**WHAT YOU WILL DO:** Below is a listing. Quote from it, exactly, the lines from the one containing "front_shell();" down to the one containing "obj.matrix_world = world", both ends included, and nothing else.

**ROWS:**

++++

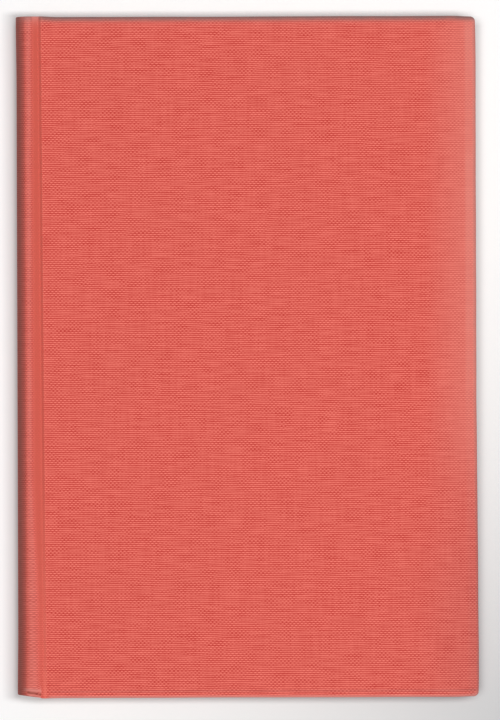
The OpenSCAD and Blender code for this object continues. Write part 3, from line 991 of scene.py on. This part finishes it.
for edge, reach in ((-75.2, 1.0), (75.1, 1.8)):
    away = white.math("DIVIDE", white.math("SUBTRACT", x, edge * MM), reach * MM)
    shadow_near = white.math("EXPONENT", white.math("MULTIPLY", white.math("MULTIPLY", away, away), -1))
    table_white = white.mix(white.math("MULTIPLY", beside, shadow_near), table_white, contact_shadow_grey, "MULTIPLY")
white.colour(table_white)
glow = white.nodes.new("ShaderNodeEmission")
white.feed(glow.inputs["Color"], table_white)
rays = white.nodes.new("ShaderNodeLightPath").outputs
mirrored = white.math("MAXIMUM", rays["Is Glossy Ray"], rays["Is Transmission Ray"])
seen = white.math("MAXIMUM", rays["Is Camera Ray"], mirrored)
blend = white.nodes.new("ShaderNodeMixShader")
white.feed(blend.inputs[0], white.math("MULTIPLY", seen, table_glow))
white.feed(blend.inputs[1], white.skin.outputs[0])
white.feed(blend.inputs[2], glow.outputs[0])
white.feed(white.nodes["Material Output"].inputs["Surface"], blend.outputs[0])
white.dress(table)

sky_strength = 0.3
world = bpy.data.worlds.new("studio")
bpy.context.scene.world = world
world.use_nodes = True
sky = world.node_tree.nodes["Background"]
sky.inputs["Color"].default_value = (1, 1, 1, 1)
sky.inputs["Strength"].default_value = sky_strength


def lamp(name, place, aim, width, length, power):
    """A soft strip lamp facing a point below it, with its length from the spine to the fore-edge."""
    light = bpy.data.lights.new(name, "AREA")
    light.shape = "RECTANGLE"
    light.size = width * MM
    light.size_y = length * MM
    light.energy = power
    stand = bpy.data.objects.new(name, light)
    stand.location = Vector(place) * MM
    stand.rotation_euler = (Vector(aim) * MM - stand.location).to_track_quat("-Z", "Y").to_euler()
    stand.visible_camera = False
    bpy.context.scene.collection.objects.link(stand)


lamp("key_lamp", place=(200, 0, 1500), aim=(0, 0, 0), width=120, length=450, power=16)

view_height = 234.3
view_centre = (0.78, -1.05)
view_turn = -0.18
camera_height = 5000.0
sensor_w = 36
lens = bpy.data.cameras.new("camera")
lens.sensor_width = sensor_w
lens.lens = sensor_w * camera_height / view_height
camera = bpy.data.objects.new("camera", lens)
camera.location = (view_centre[0] * MM, view_centre[1] * MM, (case_t + camera_height) * MM)
camera.rotation_euler = (0, 0, math.radians(view_turn))
bpy.context.scene.collection.objects.link(camera)
bpy.context.scene.camera = camera
bpy.context.scene.view_settings.view_transform = "Standard"
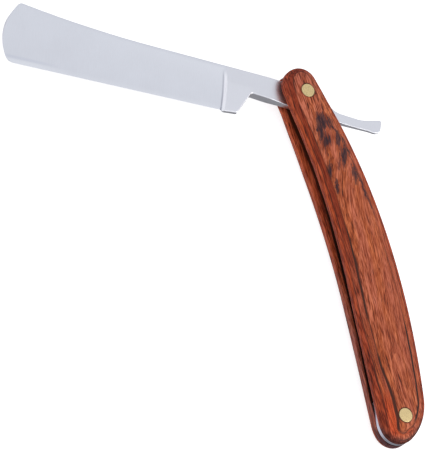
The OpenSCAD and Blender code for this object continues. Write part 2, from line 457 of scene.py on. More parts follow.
def half_thickness(u, w):
    """Half the blade's thickness at each place, before its edges are eased."""
    tang = np.interp(u, *np.transpose(TANG_LINE))
    ramp = np.clip((w - HEEL_TOP_W) / (HEEL_FOOT_W - HEEL_TOP_W), 0, 1)
    heel = tang - (SPINE_HALF - HEEL_FOOT_HALF) * ramp * ease(u, HEEL_START_U, HEEL_FULL_U)
    reach = edge_line(u) - spine_line(u) - SPINE_LAND
    share = np.clip((edge_line(u) - w) / reach, 0, 1)
    hollow = EDGE_HALF + (SPINE_HALF - EDGE_HALF) * share - HOLLOW_SAG * share * (1 - share)
    crest = CREST_U + CREST_BEND * ((w - CREST_W) / CREST_SPREAD) ** 2
    over = np.clip((u - crest) / CREST_RUN, 0, 1)
    return heel + (hollow - heel) * np.sin(over * math.pi / 2)


def eased_half(flat, line):
    """Half the thickness at each place, with the outline eased and the cutting edge bevelled."""
    gap = np.empty(len(flat))
    index = np.empty(len(flat), int)
    for a in range(0, len(flat), 2000):
        square = ((flat[a:a + 2000, None] - line[None]) ** 2).sum(2)
        index[a:a + 2000] = square.argmin(1)
        gap[a:a + 2000] = np.sqrt(square.min(1))
    hollow_u = SHOULDER_U + 0.3
    on_edge = (line[:, 0] > hollow_u) & (line[:, 1] > edge_line(line[:, 0]) - KEEN_BAND)
    base = half_thickness(flat[:, 0], flat[:, 1])
    radius = np.minimum(np.where(on_edge, 0.0, EASE_R)[index], EASE_SHARE * base)
    inward = np.clip(1 - gap / np.maximum(radius, 1e-6), 0, 1)
    half = base - radius * (1 - np.sqrt(1 - inward ** 2))
    bevel = np.clip(1 - (edge_line(flat[:, 0]) - flat[:, 1]) / BEVEL_W, 0, 1)
    return np.where(flat[:, 0] > hollow_u, half - bevel * (EDGE_HALF - KEEN_HALF), half)


def cross_shares(length):
    """Shares across a rib: fine steps at both ends, even ones between."""
    first = np.array(RIM) / length
    middle = np.linspace(first[-1], 1 - first[-1], ACROSS)
    return np.concatenate([first[:-1], middle, (1 - first[:-1])[::-1]])


def end_shares(length, count):
    """Shares along a rounded end of the blade, fine at its tip."""
    first = np.linspace(0, 1 - RIM[-1] / length, count)
    return np.concatenate([first, (1 - np.array(RIM[:-1]) / length)[::-1]])


def straight_rib(spine, edge, u):
    top = np.array([u, np.interp(u, spine[:, 0], spine[:, 1])])
    low = np.array([u, np.interp(u, edge[:, 0], edge[:, 1])])
    return top + (low - top) * cross_shares(low[1] - top[1])[:, None]


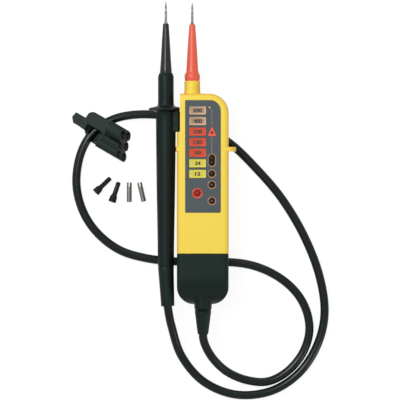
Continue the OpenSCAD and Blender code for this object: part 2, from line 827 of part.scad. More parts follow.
// Rubber tip cap lying on its bell; the wide end comes first
module tip_cap(at, turn) {
    tilt = asin((bell_r - cap_tube_r + 0.05) / (tip_cap_l - 1.9));
    lift = bell_r * cos(tilt) + 1.2 * sin(tilt);
    color(black) translate([at[0], at[1], lift]) rotate([0, tilt, turn]) rotate([0, 90, 0]) difference() {
        union() {
            rotate_extrude() polygon([
                [0, 0], [bell_r - 0.2, 0], [bell_r, 0.3], [bell_r, 1.2], [bell_r - 0.25, 1.6], [2.75, 4.6],
                [2.15, 5.9], [cap_tube_r, 7], [cap_tube_r - 0.05, tip_cap_l - 0.7],
                [1.5, tip_cap_l], [0, tip_cap_l]
            ]);
            for (a = [0:45:315]) rotate(a) translate([1.6, -0.3, 1]) cube([1.3, 0.6, 3.4]);
        }
        translate([0, 0, -1]) cylinder(r = tip_r + 0.05, h = tip_cap_l - 1);
        translate([0, 0, -1]) cylinder(r = tip_collar_r + 0.1, h = 3);
    }
}

// Split metal adapter that slips over a tip; the slotted end comes first
module tip_adapter(at, turn) {
    color(steel) translate([at[0], at[1], adapter_r]) rotate([0, 0, turn]) rotate([0, 90, 0]) difference() {
        rotate_extrude() polygon([
            [0, 0], [adapter_r - 0.4, 0], [adapter_r, 0.5], [adapter_r, adapter_l - 0.3],
            [adapter_r - 0.3, adapter_l], [0, adapter_l]
        ]);
        translate([0, 0, 2]) cylinder(r = tip_r + 0.05, h = adapter_l);
        translate([-5, -0.4, -1]) cube([10, 0.8, 7.5]);
    }
}

// The lead: a tube swept along a smooth curve through the route's points
function blend(a, b, c, d, t) =
    0.5 * (2 * b + (c - a) * t + (2 * a - 5 * b + 4 * c - d) * t * t + (3 * b - a - 3 * c + d) * t * t * t);
function slope(a, b, c, d, t) =
    0.5 * ((c - a) + 2 * (2 * a - 5 * b + 4 * c - d) * t + 3 * (3 * b - a - 3 * c + d) * t * t);
function unit(v) = v / norm(v);

// The point before the first and after the last, which make both ends run straight along Y
function run_out(end, next) = [next[0], 2 * end[1] - next[1], next[2]];

function ring(at, way) =
    let (side = unit(cross(way, [0, 0, 1])), up = cross(side, way))
    [for (k = [0:lead_sides - 1])
        let (a = 360 * (k + 0.5) / lead_sides - 90)
        at + lead_d / 2 * (cos(a) * side + sin(a) * up)];

module lead_cable() {
    n = len(route);
    pts = concat([run_out(route[0], route[1])], route, [run_out(route[n - 1], route[n - 2])]);
    rings = concat(
        [for (i = [0:n - 2], k = [0:lead_steps - 1])
            let (t = k / lead_steps)
            ring(
                blend(pts[i], pts[i + 1], pts[i + 2], pts[i + 3], t),
                unit(slope(pts[i], pts[i + 1], pts[i + 2], pts[i + 3], t))
            )],
        [ring(route[n - 1], [0, 1, 0])]
    );
    s = lead_sides;
    last = len(rings) - 1;
    color(black) polyhedron(
        points = [for (r = rings, p = r) p],
        faces = concat(
            [for (i = [0:last - 1], k = [0:s - 1]) [i * s + k, i * s + (k + 1) % s, (i + 1) * s + k]],
            [for (i = [0:last - 1], k = [0:s - 1])
                [i * s + (k + 1) % s, (i + 1) * s + (k + 1) % s, (i + 1) * s + k]],
            [for (k = [1:s - 2]) [0, k + 1, k]],
            [for (k = [1:s - 2]) [last * s, last * s + k, last * s + k + 1]]
        )
    );
}

front_shell();
rear_shell();
end_cap();
strain_relief();
face_panel();
window_lens(0, "#e3ba90");  // window_lens_690
window_lens(1, "#e3ba90");  // window_lens_400
window_lens(2, "#f0603a");  // window_lens_230
window_lens(3, "#f0603a");  // window_lens_120
window_lens(4, "#f0603a");  // window_lens_50
window_lens(5, "#f2e85a");  // window_lens_24
window_lens(6, "#f2e85a");  // window_lens_12
triangle_lens();
dot_lens();
twin_lamp_lens();
lamp_lens(upper_y);  // lamp_lens_upper
lamp_lens(plus_y);  // lamp_lens_plus
lamp_lens(minus_y);  // lamp_lens_minus
volts_lamp_lens();
circuit_board();
indicator_leds();
buzzer();
handle_resistor();
cell(-cell_half, cell_y, 1);  // battery_left
cell(cell_half, cell_y - 1.8, -1);  // battery_right
battery_springs();
battery_plate();
case_screws();
red_nose();
red_tip();
battery_door();
door_screw();
probe_barrel();
probe_nose();
probe_tip();
probe_end_sleeve();
probe_resistor();
accessory_holder();
tip_cap([-55, -19.6], 44.3);  // tip_cap_left
tip_cap([-41.8, -27.1], 70.9);  // tip_cap_right
tip_adapter([-27.9, -11.5], -90);  // tip_adapter_left
tip_adapter([-19.8, -11.5], -77);  // tip_adapter_right
lead_cable();
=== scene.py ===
"""Looks of the two-pole voltage tester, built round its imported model."""
import math

import bpy
from bpy.props import FloatProperty, FloatVectorProperty, PointerProperty
from mathutils import Matrix, Vector


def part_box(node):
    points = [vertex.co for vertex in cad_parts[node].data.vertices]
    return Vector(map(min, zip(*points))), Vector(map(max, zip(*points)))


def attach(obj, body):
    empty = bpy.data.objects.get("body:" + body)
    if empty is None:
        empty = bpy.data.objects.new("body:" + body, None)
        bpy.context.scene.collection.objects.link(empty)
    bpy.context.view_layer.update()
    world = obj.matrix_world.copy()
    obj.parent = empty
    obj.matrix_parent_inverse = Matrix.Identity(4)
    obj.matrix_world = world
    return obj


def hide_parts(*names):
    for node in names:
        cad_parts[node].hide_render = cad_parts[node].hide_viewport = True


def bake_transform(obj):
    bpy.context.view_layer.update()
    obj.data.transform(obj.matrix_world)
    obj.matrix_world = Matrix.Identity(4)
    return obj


bl_info = {
    "name": "Two-pole voltage tester",
    "version": (1, 0, 0),
    "blender": (4, 5, 0),
    "location": "View3D > Sidebar > Tester",
    "description": "Models and finishes a two-pole voltage tester with its lead and accessories",
    "category": "Add Mesh",
}

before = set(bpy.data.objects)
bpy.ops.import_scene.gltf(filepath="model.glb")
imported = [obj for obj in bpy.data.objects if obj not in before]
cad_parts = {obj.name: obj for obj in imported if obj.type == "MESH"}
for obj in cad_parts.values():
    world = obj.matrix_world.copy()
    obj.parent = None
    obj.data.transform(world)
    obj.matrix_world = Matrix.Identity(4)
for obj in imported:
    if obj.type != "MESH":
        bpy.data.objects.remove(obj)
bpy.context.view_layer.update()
MM = 0.001
# Ends of an edge that lie closer than this, in millimetres, lie in one line
TOUCH = 1e-4


def ends(node):
    """The lowest and highest corner of a CAD node's box, in millimetres."""
    return [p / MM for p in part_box(node)]


def middle(node):
    """The middle of a CAD node's box, in millimetres."""
    low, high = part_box(node)
    return (low + high) / 2 / MM


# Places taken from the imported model, in millimetres
FRONT_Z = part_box("front_shell")[1].z / MM
BACK_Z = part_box("rear_shell")[0].z / MM
AXIS_Z = (FRONT_Z + BACK_Z) / 2
NOSE_X = middle("red_nose").x
PROBE_X = middle("probe_nose").x
RELIEF_X = middle("strain_relief").x
LAMP_X = middle("lamp_lens_upper").x
WINDOWS = ("690", "400", "230", "120", "50", "24", "12")
WINDOW_LOOKS = [("peach", "lens_peach")] * 2 + [("orange", "lens_red")] * 3 + [("lemon", "lens_yellow")] * 2


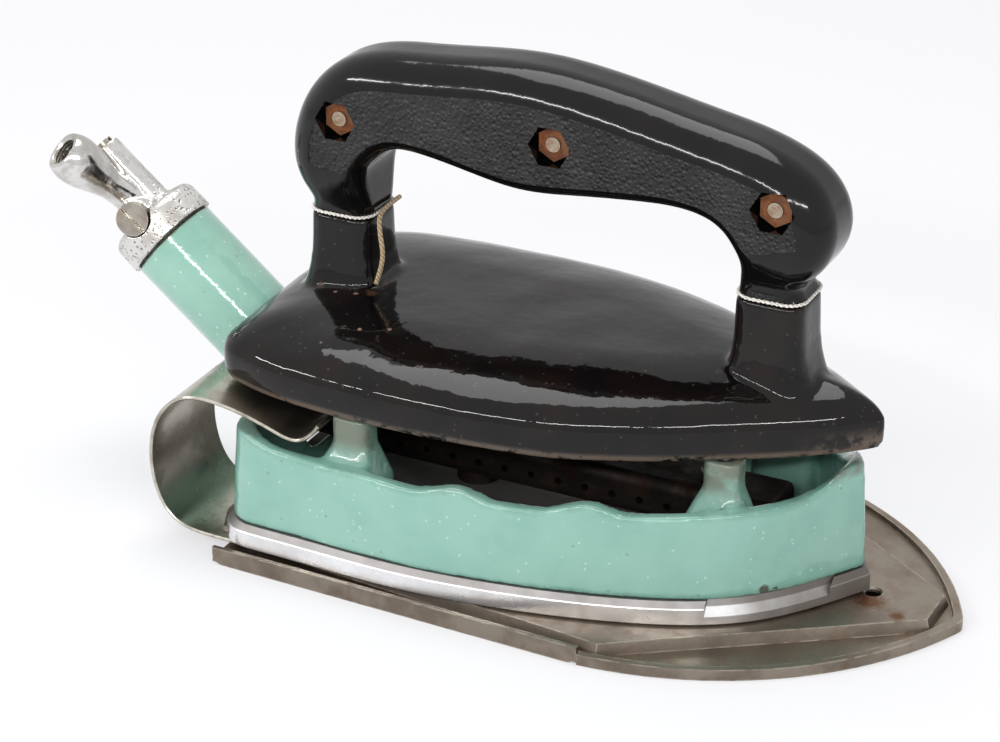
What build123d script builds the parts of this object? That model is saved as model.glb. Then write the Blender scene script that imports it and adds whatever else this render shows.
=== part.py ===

++++

**FINISHED EXERCISE:**
front_shell();
rear_shell();
end_cap();
strain_relief();
face_panel();
window_lens(0, "#e3ba90");  // window_lens_690
window_lens(1, "#e3ba90");  // window_lens_400
window_lens(2, "#f0603a");  // window_lens_230
window_lens(3, "#f0603a");  // window_lens_120
window_lens(4, "#f0603a");  // window_lens_50
window_lens(5, "#f2e85a");  // window_lens_24
window_lens(6, "#f2e85a");  // window_lens_12
triangle_lens();
dot_lens();
twin_lamp_lens();
lamp_lens(upper_y);  // lamp_lens_upper
lamp_lens(plus_y);  // lamp_lens_plus
lamp_lens(minus_y);  // lamp_lens_minus
volts_lamp_lens();
circuit_board();
indicator_leds();
buzzer();
handle_resistor();
cell(-cell_half, cell_y, 1);  // battery_left
cell(cell_half, cell_y - 1.8, -1);  // battery_right
battery_springs();
battery_plate();
case_screws();
red_nose();
red_tip();
battery_door();
door_screw();
probe_barrel();
probe_nose();
probe_tip();
probe_end_sleeve();
probe_resistor();
accessory_holder();
tip_cap([-55, -19.6], 44.3);  // tip_cap_left
tip_cap([-41.8, -27.1], 70.9);  // tip_cap_right
tip_adapter([-27.9, -11.5], -90);  // tip_adapter_left
tip_adapter([-19.8, -11.5], -77);  // tip_adapter_right
lead_cable();
=== scene.py ===
"""Looks of the two-pole voltage tester, built round its imported model."""
import math

import bpy
from bpy.props import FloatProperty, FloatVectorProperty, PointerProperty
from mathutils import Matrix, Vector


def part_box(node):
    points = [vertex.co for vertex in cad_parts[node].data.vertices]
    return Vector(map(min, zip(*points))), Vector(map(max, zip(*points)))


def attach(obj, body):
    empty = bpy.data.objects.get("body:" + body)
    if empty is None:
        empty = bpy.data.objects.new("body:" + body, None)
        bpy.context.scene.collection.objects.link(empty)
    bpy.context.view_layer.update()
    world = obj.matrix_world.copy()
    obj.parent = empty
    obj.matrix_parent_inverse = Matrix.Identity(4)
    obj.matrix_world = world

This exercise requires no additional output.